• [Collected material]:

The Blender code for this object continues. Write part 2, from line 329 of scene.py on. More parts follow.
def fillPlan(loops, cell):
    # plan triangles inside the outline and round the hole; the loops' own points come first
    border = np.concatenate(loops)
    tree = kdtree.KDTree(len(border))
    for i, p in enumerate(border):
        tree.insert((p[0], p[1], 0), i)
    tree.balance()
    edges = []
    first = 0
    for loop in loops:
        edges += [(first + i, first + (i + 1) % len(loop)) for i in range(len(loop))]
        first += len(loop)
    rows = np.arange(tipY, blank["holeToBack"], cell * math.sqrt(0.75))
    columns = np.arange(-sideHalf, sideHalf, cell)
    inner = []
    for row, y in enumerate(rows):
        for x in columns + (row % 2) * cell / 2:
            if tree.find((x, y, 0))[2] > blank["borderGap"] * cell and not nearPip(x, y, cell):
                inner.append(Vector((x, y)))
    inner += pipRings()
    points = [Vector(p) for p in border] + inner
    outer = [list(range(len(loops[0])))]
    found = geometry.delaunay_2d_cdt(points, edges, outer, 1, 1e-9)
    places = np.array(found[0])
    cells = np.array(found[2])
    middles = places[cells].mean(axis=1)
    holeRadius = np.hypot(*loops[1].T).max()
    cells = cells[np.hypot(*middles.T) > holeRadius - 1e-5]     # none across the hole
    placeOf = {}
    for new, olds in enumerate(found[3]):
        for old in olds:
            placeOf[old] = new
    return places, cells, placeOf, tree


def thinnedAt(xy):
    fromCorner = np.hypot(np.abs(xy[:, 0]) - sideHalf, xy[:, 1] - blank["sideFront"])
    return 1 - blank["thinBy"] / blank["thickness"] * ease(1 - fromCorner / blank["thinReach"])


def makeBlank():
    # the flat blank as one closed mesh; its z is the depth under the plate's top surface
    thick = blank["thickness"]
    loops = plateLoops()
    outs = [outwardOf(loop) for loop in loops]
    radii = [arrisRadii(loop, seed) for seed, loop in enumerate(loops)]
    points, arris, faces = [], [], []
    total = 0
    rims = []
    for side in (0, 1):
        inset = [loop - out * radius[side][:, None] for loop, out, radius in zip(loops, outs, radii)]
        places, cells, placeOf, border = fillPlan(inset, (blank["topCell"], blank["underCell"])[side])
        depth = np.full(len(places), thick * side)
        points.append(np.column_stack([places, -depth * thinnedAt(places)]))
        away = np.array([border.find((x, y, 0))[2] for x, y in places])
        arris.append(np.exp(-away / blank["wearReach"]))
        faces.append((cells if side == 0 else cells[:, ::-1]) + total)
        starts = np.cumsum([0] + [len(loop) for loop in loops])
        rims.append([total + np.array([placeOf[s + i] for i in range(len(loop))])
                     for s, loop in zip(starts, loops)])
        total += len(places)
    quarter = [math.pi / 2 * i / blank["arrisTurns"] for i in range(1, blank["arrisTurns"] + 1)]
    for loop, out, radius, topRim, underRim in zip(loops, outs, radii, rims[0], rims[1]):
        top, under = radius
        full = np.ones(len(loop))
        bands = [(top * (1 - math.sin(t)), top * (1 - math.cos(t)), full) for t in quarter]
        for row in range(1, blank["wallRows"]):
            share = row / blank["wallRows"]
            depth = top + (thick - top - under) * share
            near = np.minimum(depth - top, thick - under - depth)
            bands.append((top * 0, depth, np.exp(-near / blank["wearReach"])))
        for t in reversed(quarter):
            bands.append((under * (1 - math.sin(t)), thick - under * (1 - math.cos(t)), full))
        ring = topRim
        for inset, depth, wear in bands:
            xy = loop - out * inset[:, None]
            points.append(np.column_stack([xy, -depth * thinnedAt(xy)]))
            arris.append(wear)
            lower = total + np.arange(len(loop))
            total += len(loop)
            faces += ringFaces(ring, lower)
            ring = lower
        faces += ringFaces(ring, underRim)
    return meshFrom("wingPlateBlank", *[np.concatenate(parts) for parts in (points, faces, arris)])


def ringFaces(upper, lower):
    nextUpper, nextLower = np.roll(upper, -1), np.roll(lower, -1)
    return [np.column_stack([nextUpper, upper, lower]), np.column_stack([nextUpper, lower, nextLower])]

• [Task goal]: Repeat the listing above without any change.

• [Solution to this task]:
The Blender code for this object continues. Write part 2, from line 329 of scene.py on. More parts follow.
def fillPlan(loops, cell):
    # plan triangles inside the outline and round the hole; the loops' own points come first
    border = np.concatenate(loops)
    tree = kdtree.KDTree(len(border))
    for i, p in enumerate(border):
        tree.insert((p[0], p[1], 0), i)
    tree.balance()
    edges = []
    first = 0
    for loop in loops:
        edges += [(first + i, first + (i + 1) % len(loop)) for i in range(len(loop))]
        first += len(loop)
    rows = np.arange(tipY, blank["holeToBack"], cell * math.sqrt(0.75))
    columns = np.arange(-sideHalf, sideHalf, cell)
    inner = []
    for row, y in enumerate(rows):
        for x in columns + (row % 2) * cell / 2:
            if tree.find((x, y, 0))[2] > blank["borderGap"] * cell and not nearPip(x, y, cell):
                inner.append(Vector((x, y)))
    inner += pipRings()
    points = [Vector(p) for p in border] + inner
    outer = [list(range(len(loops[0])))]
    found = geometry.delaunay_2d_cdt(points, edges, outer, 1, 1e-9)
    places = np.array(found[0])
    cells = np.array(found[2])
    middles = places[cells].mean(axis=1)
    holeRadius = np.hypot(*loops[1].T).max()
    cells = cells[np.hypot(*middles.T) > holeRadius - 1e-5]     # none across the hole
    placeOf = {}
    for new, olds in enumerate(found[3]):
        for old in olds:
            placeOf[old] = new
    return places, cells, placeOf, tree


def thinnedAt(xy):
    fromCorner = np.hypot(np.abs(xy[:, 0]) - sideHalf, xy[:, 1] - blank["sideFront"])
    return 1 - blank["thinBy"] / blank["thickness"] * ease(1 - fromCorner / blank["thinReach"])


def makeBlank():
    # the flat blank as one closed mesh; its z is the depth under the plate's top surface
    thick = blank["thickness"]
    loops = plateLoops()
    outs = [outwardOf(loop) for loop in loops]
    radii = [arrisRadii(loop, seed) for seed, loop in enumerate(loops)]
    points, arris, faces = [], [], []
    total = 0
    rims = []
    for side in (0, 1):
        inset = [loop - out * radius[side][:, None] for loop, out, radius in zip(loops, outs, radii)]
        places, cells, placeOf, border = fillPlan(inset, (blank["topCell"], blank["underCell"])[side])
        depth = np.full(len(places), thick * side)
        points.append(np.column_stack([places, -depth * thinnedAt(places)]))
        away = np.array([border.find((x, y, 0))[2] for x, y in places])
        arris.append(np.exp(-away / blank["wearReach"]))
        faces.append((cells if side == 0 else cells[:, ::-1]) + total)
        starts = np.cumsum([0] + [len(loop) for loop in loops])
        rims.append([total + np.array([placeOf[s + i] for i in range(len(loop))])
                     for s, loop in zip(starts, loops)])
        total += len(places)
    quarter = [math.pi / 2 * i / blank["arrisTurns"] for i in range(1, blank["arrisTurns"] + 1)]
    for loop, out, radius, topRim, underRim in zip(loops, outs, radii, rims[0], rims[1]):
        top, under = radius
        full = np.ones(len(loop))
        bands = [(top * (1 - math.sin(t)), top * (1 - math.cos(t)), full) for t in quarter]
        for row in range(1, blank["wallRows"]):
            share = row / blank["wallRows"]
            depth = top + (thick - top - under) * share
            near = np.minimum(depth - top, thick - under - depth)
            bands.append((top * 0, depth, np.exp(-near / blank["wearReach"])))
        for t in reversed(quarter):
            bands.append((under * (1 - math.sin(t)), thick - under * (1 - math.cos(t)), full))
        ring = topRim
        for inset, depth, wear in bands:
            xy = loop - out * inset[:, None]
            points.append(np.column_stack([xy, -depth * thinnedAt(xy)]))
            arris.append(wear)
            lower = total + np.arange(len(loop))
            total += len(loop)
            faces += ringFaces(ring, lower)
            ring = lower
        faces += ringFaces(ring, underRim)
    return meshFrom("wingPlateBlank", *[np.concatenate(parts) for parts in (points, faces, arris)])


def ringFaces(upper, lower):
    nextUpper, nextLower = np.roll(upper, -1), np.roll(lower, -1)
    return [np.column_stack([nextUpper, upper, lower]), np.column_stack([nextUpper, lower, nextLower])]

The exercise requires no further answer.